= DATA EXTRACT =
## Begin

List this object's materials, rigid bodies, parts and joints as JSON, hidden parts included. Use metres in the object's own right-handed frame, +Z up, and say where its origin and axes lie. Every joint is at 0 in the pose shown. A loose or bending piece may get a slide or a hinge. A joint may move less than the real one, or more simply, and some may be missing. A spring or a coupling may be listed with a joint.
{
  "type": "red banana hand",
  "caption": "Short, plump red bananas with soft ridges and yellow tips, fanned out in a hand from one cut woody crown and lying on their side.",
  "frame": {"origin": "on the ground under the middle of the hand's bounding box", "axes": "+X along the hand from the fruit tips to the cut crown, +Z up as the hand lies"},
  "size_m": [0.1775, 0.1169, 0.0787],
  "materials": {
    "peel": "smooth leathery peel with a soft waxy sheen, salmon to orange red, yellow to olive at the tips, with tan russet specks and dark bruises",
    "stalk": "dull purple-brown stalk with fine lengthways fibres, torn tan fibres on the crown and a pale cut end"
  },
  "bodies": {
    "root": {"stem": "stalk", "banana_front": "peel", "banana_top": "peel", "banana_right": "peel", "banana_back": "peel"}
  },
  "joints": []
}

## End

= WRITTEN REQUEST =
Transcribe the whole listing with nothing added or left out.

= FINISHED TASK =
List this object's materials, rigid bodies, parts and joints as JSON, hidden parts included. Use metres in the object's own right-handed frame, +Z up, and say where its origin and axes lie. Every joint is at 0 in the pose shown. A loose or bending piece may get a slide or a hinge. A joint may move less than the real one, or more simply, and some may be missing. A spring or a coupling may be listed with a joint.
{
  "type": "red banana hand",
  "caption": "Short, plump red bananas with soft ridges and yellow tips, fanned out in a hand from one cut woody crown and lying on their side.",
  "frame": {"origin": "on the ground under the middle of the hand's bounding box", "axes": "+X along the hand from the fruit tips to the cut crown, +Z up as the hand lies"},
  "size_m": [0.1775, 0.1169, 0.0787],
  "materials": {
    "peel": "smooth leathery peel with a soft waxy sheen, salmon to orange red, yellow to olive at the tips, with tan russet specks and dark bruises",
    "stalk": "dull purple-brown stalk with fine lengthways fibres, torn tan fibres on the crown and a pale cut end"
  },
  "bodies": {
    "root": {"stem": "stalk", "banana_front": "peel", "banana_top": "peel", "banana_right": "peel", "banana_back": "peel"}
  },
  "joints": []
}